The case law is clear that the time limits of 5 U.S.C. § 7703(b) are jurisdictional, and not subject to enlargement. The rationale of the Supreme Court's decision in Zipes v. Trans World Airlines, Inc., 455 U.S. 385, 102 S. Ct. 1127, 71 L. Ed. 2d 234 (1982), does not compel a different result. Zipes speaks to plaintiffs who do not know where to turn in the first instance to seek relief from discrimination. Zipes does not concern plaintiffs, such as the plaintiff herein, who have already taken their grievances to the Court of Appeals, and who have specific instructions on where and when to file suit to redress an adverse administrative decision. Moreover, even if the equitable tolling of Zipes applies to plaintiffs who proceed under 5 U.S.C. § 7703(b)(2), this case is not one in which the statutory time limits should be tolled.
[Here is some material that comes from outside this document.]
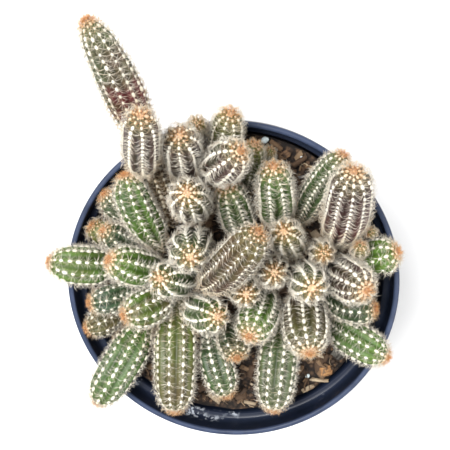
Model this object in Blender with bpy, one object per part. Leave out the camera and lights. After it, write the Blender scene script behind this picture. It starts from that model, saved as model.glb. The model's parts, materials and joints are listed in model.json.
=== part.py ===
"""A potted peanut cactus: a small nursery pot, its soil, and a clump of finger-thick stems."""

import math

import bmesh
import bpy
import numpy as np

MM = 0.001
GAP = 0.3                     # clearance left between neighbouring pieces, in mm

# The pot, in mm. Its origin is the middle of its underside.
POT_HEIGHT = 88.0
RIM_RADIUS = 54.0
RIM_INNER_RADIUS = 52.2
BASE_RADIUS = 37.5
SHOULDER_HEIGHT = 79.0        # where the wall steps out into the deep rim band
SHOULDER_RADIUS = 50.6
LIP_DEPTH = 1.9               # the thicker lip around the rim's top
WALL = 1.1
FLOOR = 1.5
PAD_RADIUS = 19.0             # flat pad in the middle of the underside
RECESS = 2.0                  # depth of the ring-shaped hollow under the floor
FOOT_WIDTH = 3.5
FOOT_CHAMFER = 0.8
DRAIN_RADIUS = 3.5
DRAIN_CIRCLE = 26.5
DRAIN_COUNT = 6
DRAIN_CUT_DEPTH = 12.0
POT_SIDES = 64
DRAIN_SIDES = 16

# The soil, in mm.
SOIL_TOP = 79.0
SOIL_BUMP = 0.7
SOIL_SECTORS = 40
SOIL_RINGS = 8
SOIL_EDGE = 1.4               # height of the sloping edge under the soil's top

# Stems: the narrow neck that each grows from, and how finely each is modelled.
NECK = 0.48                   # share of the girth
FULL_AT = 0.32                # share of the length
TAPER_FROM = 0.42
TAPER = 0.20
DOME = 0.62                   # length of the rounded end, as a share of the girth
CHAIN = 12
BODY_STATIONS = 7
DOME_STATIONS = (1.0, 0.62, 0.3, 0.1, 0.012)
STEM_SIDES_STEP = 3           # bevel resolution: ten sides
DOME_POWER = 2.2              # above 2, the end is blunter than half a ball
LEAST_RADIUS = 0.3            # in mm

# How crowded stems move aside: the share of each overlap undone in one step, and the rest.
SETTLING_STEPS = 300
PUSH = 0.10
POT_PUSH = 0.5
PULL_BACK = 0.02              # how firmly a crowded stem returns to its own place
CROWD = 0.5                   # how much a point with many neighbours is held back
BEND_EASE = 0.25              # how far a push spreads to the points beside it
END_EASE = 0.4
WALL_CLEARANCE = 1.5          # between a stem and the inside of the rim band, in mm
RIM_CLEARANCE = 2.2           # between a stem and the middle of the rim's top, in mm
RIM_REACH = 2.0               # how far below its top the rim still lifts a stem, in mm
LEAST_LIFT = 0.3
FINE = 5                      # points tried between two points of a stem's middle line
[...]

The MSPB generously granted the plaintiff nearly double the time in which to file a suit to review its decision, but the plaintiff missed even that deadline. That the plaintiff only missed it by one day does not, on the facts of this case, compel any different conclusion. Accordingly, the court has issued an Order, of even date herewith, granting the defendants' Motion to Dismiss.
Before the Court is the defendants' Motion to Dismiss for lack of subject matter jurisdiction. Upon careful consideration of the Motion, the opposition thereto, supporting memoranda, and the entire record herein, the Court decides the grant the Motion to Dismiss. Accordingly, for the reasons set forth in the Court's Opinion of even date herewith, it is, by the Court, this 18 day of October, 1984,
ORDERED that the defendants' Motion to Dismiss be, and the same is hereby granted, and it is
FURTHER ORDERED that this case shall stand dismissed from the dockets of this Court.